Four schools in Walker County will be getting new classrooms in the upcoming school year to benefit students in Pre-K through third-grade.
Gov. Kay Ivey announced last week that 34 new classrooms are being funded in school systems across the state as part of the state's Pre-K through 3rd Grade Integrated Approach to Early Learning (P-3) program.
Walker County Schools Superintendent Dr. Dennis Willingham confirmed that the school system has been awarded $180,000 to fund P-3 classrooms in county schools. Three kindergarten units will be funded at Carbon Hill Elementary School, six kindergarten units at Curry Elementary School, two kindergarten units at Parrish Elementary School, and three first grade units at Lupton Jr. High School.
Lupton was the first school in the county to pilot the P-3 curriculum, which has been in place for the 2020-21 school year. All of the school's kindergarten classrooms were revamped with new educational strategies that focus on whole child development — academic, emotional and social.
The grant funding also allowed for new classroom furnishings and learning tools for students at Lupton.
Ultimately, P-3 was designed to extend highly successful learning concepts in First Class Pre-K programs to also benefit students in kindergarten, first, second and third grades.
According to a press release on March 23 from the governor's office, "P-3 works to ensure student success and achievement gap closure by expanding access to the nationally recognized, high-quality First Class Pre-K program model and taking the most successful parts of K-3 initiatives to establish a strong foundation of early learning experiences that promote student achievement and success."
The P-3 program is funded by the Alabama Department of Early Childhood Education through the governor's Strong Start, Strong Finish education initiative. Funding is also secured through the federal Preschool Development Grant, Birth through Five.
"P-3 was piloted in Lupton kindergarten classrooms last year," Willingham said. "There was so much success and excitement with the initiative that we are expanding these learning opportunities to three other schools in our system."
Willingham said Walker County Schools Elementary Director Dr. Tanya Guin and Federal Programs Clerk Courtney Boren were responsible for submitting a grant application to secure additional P-3 classrooms.
The new classrooms will be implemented during the 2021-22 school year.
Willingham said Lupton Principal Corey Shubert piloted the P-3 program for principals in the school system. Shubert and Guin, as well as Lupton reading coach Alicia Harris, participated in a year-long professional development on the P-3 curriculum.
Some teachers in the Walker County school system will participate in P-3 training in May, and administrators will be trained this summer on how to implement the curriculum.
"This is a big commitment for our administrators, reading coaches, and teachers," Willingham said. "We hope to continue to see P-3 implemented in all of our schools in the near future."
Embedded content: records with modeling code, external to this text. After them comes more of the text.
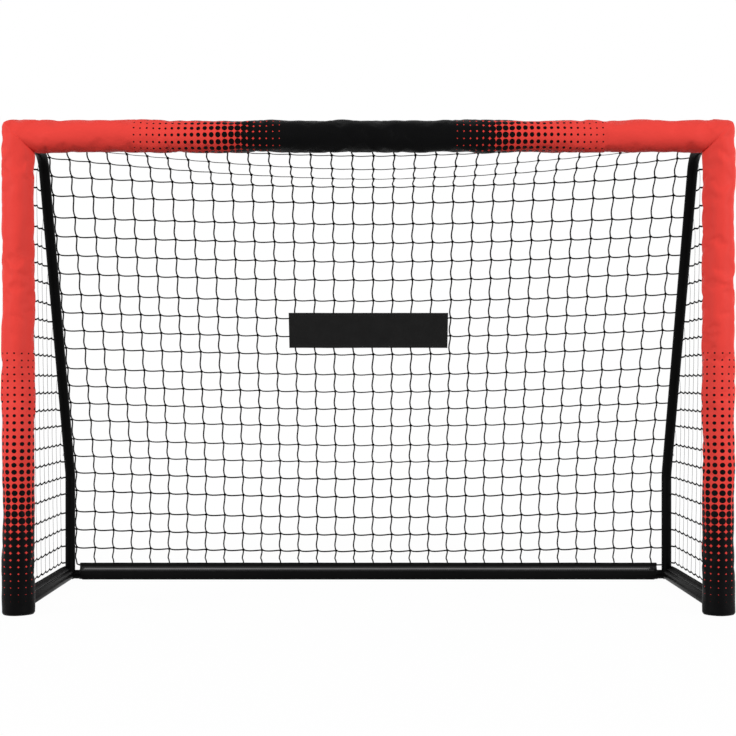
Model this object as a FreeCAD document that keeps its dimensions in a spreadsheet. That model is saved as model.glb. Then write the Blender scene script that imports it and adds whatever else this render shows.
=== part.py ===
# Padded garden goal: a plug-together steel tube frame, foam padding in fabric
# covers on the front frame, and a knotted net behind it.
# Millimetres. X runs along the crossbar, Y from the mouth to the back, Z up.
import FreeCAD, Part
import math
import os

import Sketcher
from FreeCAD import Rotation, Vector

doc = FreeCAD.newDocument("padded_goal")
sheet = doc.addObject("Spreadsheet::Sheet", "sizes")

DRIVING_SIZES = (
    ("outer_width", 1800, "over the padded posts"),
    ("outer_height", 1213, "ground to the top of the padded crossbar"),
    ("base_depth", 595, "post axis to the axis of the rear upright"),
    ("rail_reach", 257, "post axis to the corner of top rail and slope"),
    ("knee_height", 304, "height of the knee below the slope"),
    ("pad_width", 80, "outside diameter of the padding in its cover"),
    ("cover_sheet", 1.2, "cover fabric"),
    ("soft_gap", 0.3, "clearance of foam, fabric and netting"),
    ("side_tube", 28, "outside diameter of the side and ground tubes"),
    ("side_wall", 1.3, "wall of the side and ground tubes"),
    ("frame_wall", 1.4, "wall of the post and crossbar tubes"),
    ("fit_gap", 0.1, "radial clearance of a plug in its tube"),
    ("corner_leg", 130, "leg of the top corner, from its middle"),
    ("stop_reach", 20, "middle of the top corner to its stop bead"),
    ("stop_bead", 3, "width of a stop bead"),
    ("joiner_length", 160, "sleeve inside the two halves of the crossbar"),
    ("rail_plug", 70, "plug of the top corner in the rail"),
    ("plug_length", 50, "plug of the other side joints"),
    ("rail_bend", 70, "bend of the top rail, to the tube axis"),
    ("knee_bend", 60, "bend of the knee, to the tube axis"),
    ("knee_neck", 25, "straight tube between the knee and its joint"),
    ("foot_bend", 45, "bend of the foot elbow, to the tube axis"),
    ("foot_reach", 100, "post axis to the end of the foot elbow"),
    ("foot_rise", 190, "ground to the top of the foot elbow"),
    ("rear_neck", 13, "bare plug beside the rear ground bar"),
    ("rear_plug", 60, "plug inside the rear ground bar"),
    ("cap_sheet", 3, "head of an end cap"),
    ("cap_plug", 12, "plug of an end cap"),
    ("button_width", 7, "diameter of a snap button"),
    ("button_lift", 3.2, "snap button above the outer tube"),
    ("button_fit", 0.1, "radial clearance of a button in its holes"),
    ("button_flange", 9.4, "diameter of the flange below a button"),
    ("flange_sheet", 0.7, "thickness of that flange"),
    ("flange_depth", 1.9, "bore wall of the plug to the flange's underside"),
    ("rail_button", 50, "front end of the rail to its button"),
    ("plug_button", 25, "shoulder of a plug to its button"),
    ("leaf_width", 8, "width of a leaf spring"),
    ("leaf_sheet", 0.8, "thickness of a leaf spring"),
    ("leaf_toe", 6, "leaf spring past its button"),
    ("mesh", 53.75, "mesh of the net"),
    ("side_row_pitch", 47.7, "rows of the side nets"),
    ("column_inset", 14, "left tube axis to the first upright cord"),
    ("twine", 3, "thickness of a net cord"),
    ("seam_rope", 6, "rope along an edge of the net"),
    ("net_standoff", 4.5, "side tube to the net"),
    ("fold_facets", 3, "facets of the net around the bend of the rail"),
    ("hem_rise", 20, "top of the net's hem above the ground tubes"),
    ("hem_sheet", 1.2, "hem fabric"),
    ("hem_start", 52, "post axis to the front end of a side hem"),
    ("hem_setback", 22, "rear upright axis to the rear end of a side hem"),
    ("zip_tape", 14, "width of the zip in the rear hem"),
    ("tape_sheet", 0.8, "thickness of its tape"),
    ("zip_coil", 6, "width of its closed coil"),
    ("coil_rise", 1.6, "coil above the tape"),
    ("zip_middle", 7.5, "rear ground bar to the middle of the zip, along the hem"),
    ("zip_margin", 10, "end of the hem to the middle of the slider"),
    ("slider_length", 13, "zip slider, along the coil"),
    ("slider_wall", 1.6, "walls of the zip slider"),
    ("bail_length", 8, "bail on the zip slider, along the coil"),
    ("bail_width", 2.4, "bail, across the coil"),
    ("bail_room", 3, "free height below the bail"),
    ("pull_length", 18, "ring that pulls the slider"),
    ("pull_width", 12, "width of that ring"),
    ("pull_strip", 2, "width of the metal round its hole"),
    ("pull_sheet", 1.5, "thickness of that ring"),
    ("pull_lean", 4, "slope of the ring down to the coil"),
    ("closure_width", 25, "hook-and-loop strip behind a cover"),
    ("closure_sheet", 1.5, "thickness of that strip"),
    ("closure_margin", 40, "ends of the strip short of ground and corner"),
    ("patch_width", 442, "panel sewn to the back net"),
    ("patch_height", 103, "panel, along the slope"),
    ("patch_sheet", 1.5, "thickness of the panel"),
    ("patch_middle", 707, "height of the slope axis at the panel's middle"),
)

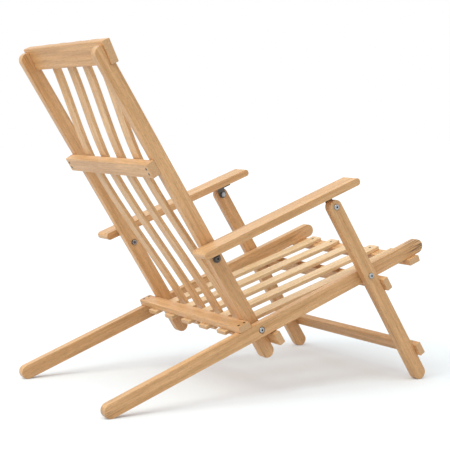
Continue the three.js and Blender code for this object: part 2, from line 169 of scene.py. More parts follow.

The governor's office reports that just over 3,000 children in the state of Alabama are taking part in the P-3 program, and the 34 new classrooms added across the state will result in more than 3,600 students being enrolled in the P-3 curriculum.
Ivey said P-3 will allow many Alabama students the opportunity to develop an even stronger educational foundation which will help them for years to come.
“P-3 works to align the gains in First Class Pre-K to ensure students do not have a gap in instruction," Ivey said. "I am proud that we can provide more tools for teachers and school leaders to continue providing students with the best models for learning in the critical early years.”
Schools in Cullman County, Montgomery County, Pell City, Selma, Tuscaloosa County and Winston County will also receive P-3 classrooms for the upcoming school year.
A total of 208 schools in 21 counties will have P-3 classrooms at the start of the 2021-22 school year.
In November 2020, Harris told the Daily Mountain Eagle that P-3 concepts were keeping students more engaged at Lupton.
"All of the activities they do now are more hands-on, inquiry-based," she said. "It promotes the growth of the whole child, social and emotional, and their academics. Everything is included to make sure that there are no developmental stages left out, and that is supposed to reduce the achievement gaps."